In 1957, Hubbard secured that holy grail: the IRS granted tax-exemption status to the main arm of the church (this is a slight simplification of a complex history. I’ve included the vague modifiers some and several to refer to the complex web of organizations which make up The Church of Scientology. At times when some chapters have maintained tax exemption, others have lost it—for example, the D.C. Church lost its exemption in 1958, even as the Church writ large achieved a major recognition victory in 1957).
The advantages of 501(c)(3) status are obvious; the criteria for who gets to enjoy those advantages less so. It’s worth diving deeply into the letter of the law in the tax code to understand why (in the 1950s and how it has changed since):
Section 501(c)(3) of the Internal Revenue Code of 1954 stipulated that the following kinds of organizations could receive tax-exemption status (italics mine):
“Corporations, and any community chest, fund, or foundation, organized and operated exclusively for religious, charitable, scientific, testing for public safety, literary, or educational purposes, or for the prevention of cruelty to children or animals, no part of the net earnings of which inures to the benefit of any private shareholder or individual, no substantial part of the activities of which is carrying on propaganda, or otherwise attempting, to influence legislation, and which does not participate in, or intervene in (including the publishing or distributing of statements), any political campaign on behalf of any candidate for public office.”

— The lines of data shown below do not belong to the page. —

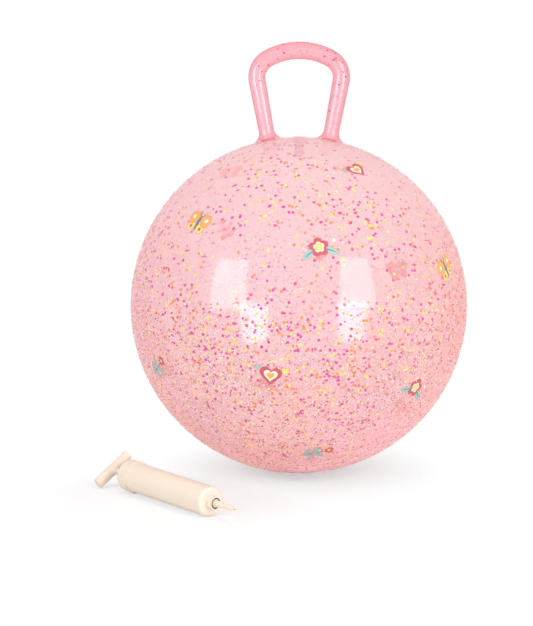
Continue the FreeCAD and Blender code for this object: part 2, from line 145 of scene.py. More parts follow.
# %% A finish under construction
class Finish:
    """The nodes of a material or a world. The method node adds any of them."""

    def __init__(self, name, kind="materials"):
        self.owner = getattr(bpy.data, kind).new(name)
        self.owner.use_nodes = True
        self.tree = self.owner.node_tree
        self.tree.nodes.clear()

    def node(self, kind, settings=None, inputs=None, output=0, stops=None):
        """Adds a node, sets it up, fills its sockets with values or links, and returns an output."""
        made = self.tree.nodes.new("ShaderNode" + kind)
        for key, value in (settings or {}).items():
            setattr(made, key, value)
        if stops:
            elements = made.color_ramp.elements
            while len(elements) < len(stops):
                elements.new(0.5)
            for element, (place, colour) in zip(elements, stops):
                element.position, element.color = place, (*colour, 1.0)
        for key, value in (inputs or {}).items():
            if isinstance(value, Field):
                self.tree.links.new(value.socket, made.inputs[key])
            else:
                wants_alpha = made.inputs[key].type == "RGBA" and len(value) == 3
                made.inputs[key].default_value = (*value, 1.0) if wants_alpha else value
        return Field(self, made.outputs[output])

    def place(self):
        """Where a point of the piece is, in metres."""
        return self.node("TexCoord", output="Object")

    def noise(self, scale, detail=2.0, where=None):
        """Soft noise from 0 to 1, with features of about 1 / scale metres."""
        return self.node("TexNoise", inputs={
            "Vector": where or self.place(), "Scale": scale, "Detail": detail})

    def distance(self, first, second):
        """How far two places are from each other."""
        return self.node("VectorMath", {"operation": "DISTANCE"}, {0: first, 1: second},
                         output="Value")

    def blend(self, amount, first, second):
        """A colour between two colours."""
        return self.node("Mix", {"data_type": "RGBA"}, {0: amount, 6: first, 7: second}, output=2)

    def bump(self, height, strength, distance):
        """A surface that seems to rise and fall by a share of a distance."""
        return self.node("Bump",
                         inputs={"Height": height, "Strength": strength, "Distance": distance})

    def mix(self, amount, first, second):
        """A shader between two shaders."""
        return self.node("MixShader", inputs={0: amount, 1: first, 2: second})

    def surface(self, colour, roughness, **more):
        """A Principled shader, with values for more of its sockets by their names."""
        inputs = {"Base Color": colour, "Roughness": roughness, **more}
        return self.node("BsdfPrincipled", inputs=inputs)

    def clear(self, tint=(1.0, 1.0, 1.0)):
        """A shader that lets the view through."""
        return self.node("BsdfTransparent", inputs={"Color": tint})

    def from_behind(self):
        """1 where the back of a face is seen, and 0 on its front."""
        return self.node("NewGeometry", output="Backfacing")

    def parts(self, kind, source):
        """The three parts of a vector or a colour."""
        first = self.node(kind, inputs={0: source})
        return [Field(self, output) for output in first.socket.node.outputs]

    def show(self, shader, kind="OutputMaterial"):
        """Makes the shader what is seen, and returns the finished material or world."""
        shown = self.tree.nodes.new("ShaderNode" + kind)
        self.tree.links.new(shader.socket, shown.inputs["Surface"])
        return self.owner


# %% [markdown]
# ## Studio
# The photograph was taken in a white studio with two upright soft boxes, left and right of the
# camera, whose images are the two pale windows on the ball. Each is turned about all three axes,
# which slants its window as in the picture. A wide box above and a low one in front fill the
# shadows without a window of their own. The floor shows white to the camera and in reflections
# by itself. Near the ball and the pump a share of it is plain and matt, and keeps their shadows.

# %% World
WORLD_LIGHT = 0.44


def seen_directly(finish):
    """1 for the camera's rays, reflected ones and those through clear parts, else 0."""
    rays = ("Is Camera Ray", "Is Glossy Ray", "Is Transmission Ray")
    return sum(finish.node("LightPath", output=ray) for ray in rays).at_most(1.0)


studio = Finish("studio", kind="worlds")
strength = studio.node("MapRange",
                       inputs={"Value": seen_directly(studio), "To Min": WORLD_LIGHT})
sky = studio.node("Background", inputs={"Color": (1, 1, 1), "Strength": strength})
bpy.context.scene.world = studio.show(sky, "OutputWorld")
print("world light:", WORLD_LIGHT)

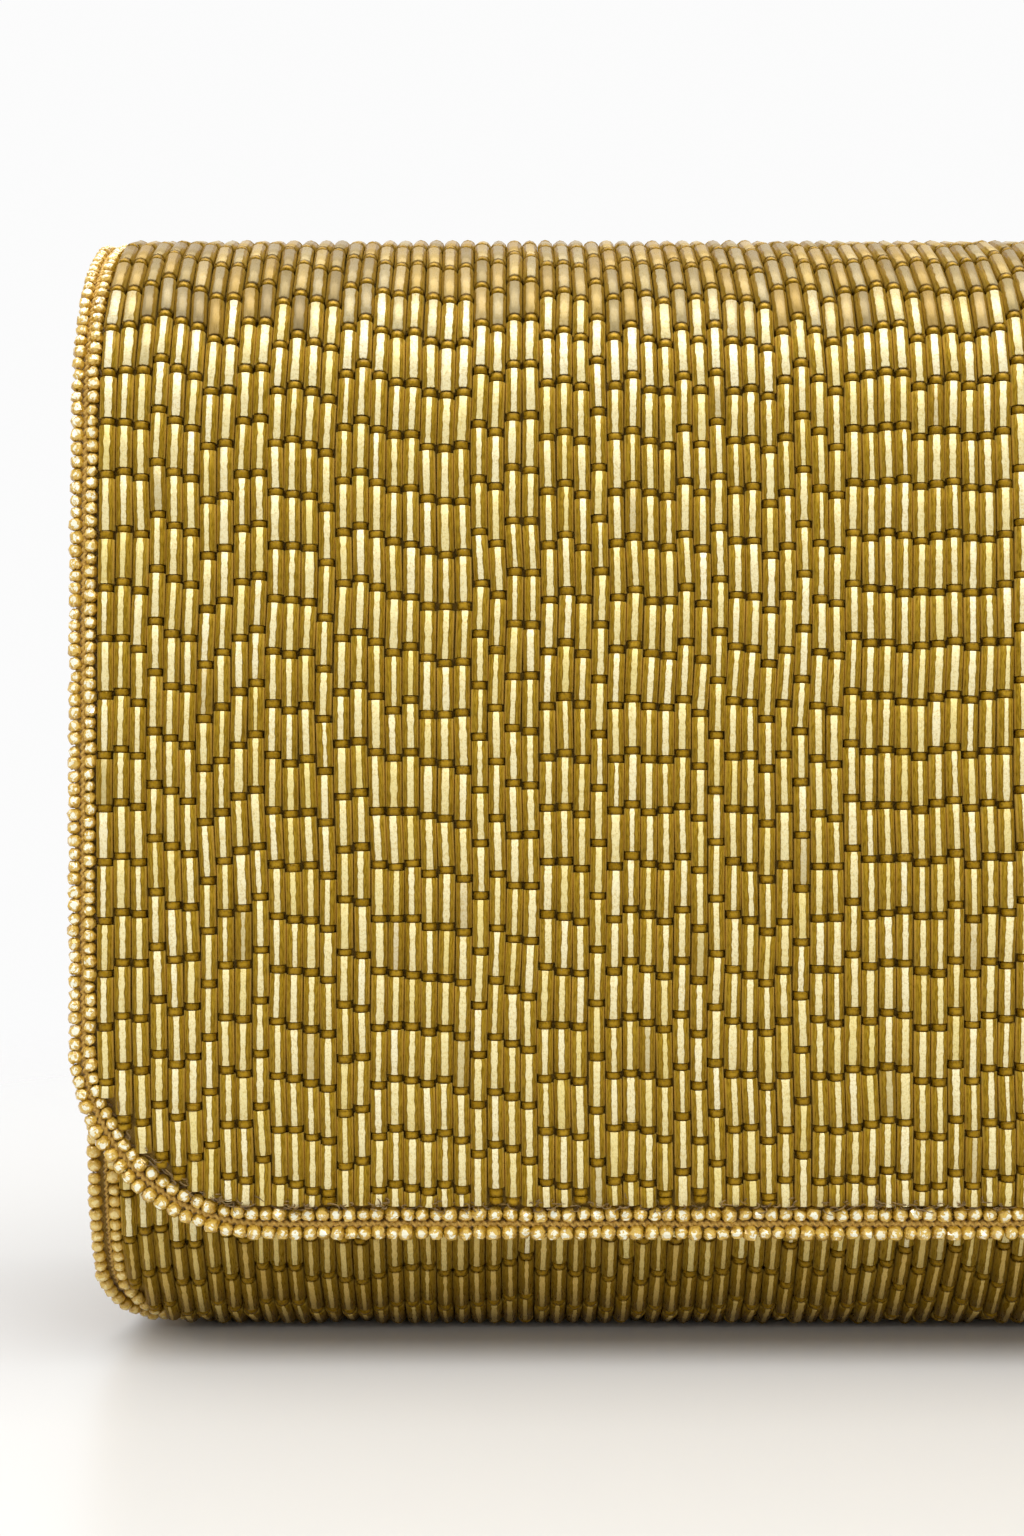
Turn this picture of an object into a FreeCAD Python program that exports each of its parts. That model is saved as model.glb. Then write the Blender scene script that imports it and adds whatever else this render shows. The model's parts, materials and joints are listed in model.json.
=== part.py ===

The main arm of the Church in 1957 seemed to fall under that umbrella fairly uncontroversially: it was clearly an organization operated for overwhelmingly, if not exclusively, religious purposes and had not yet obviously developed a stream of “unrelated business income” (taxable under 501(b)). The Church was not politically active on behalf of specific candidates and causes and, at the time, Scientology remained relatively small and unknown—it kept to itself, perhaps perplexing outside observers in occasional media reports, but not yet alarming the American public with stories of institutionalized brainwashing and physical abuse. Based on tax audits (that is, not Scientology ones) of Hubbard himself, no revenue from the Church seemed to be “inuring” inordinately for his benefit. But that would soon change.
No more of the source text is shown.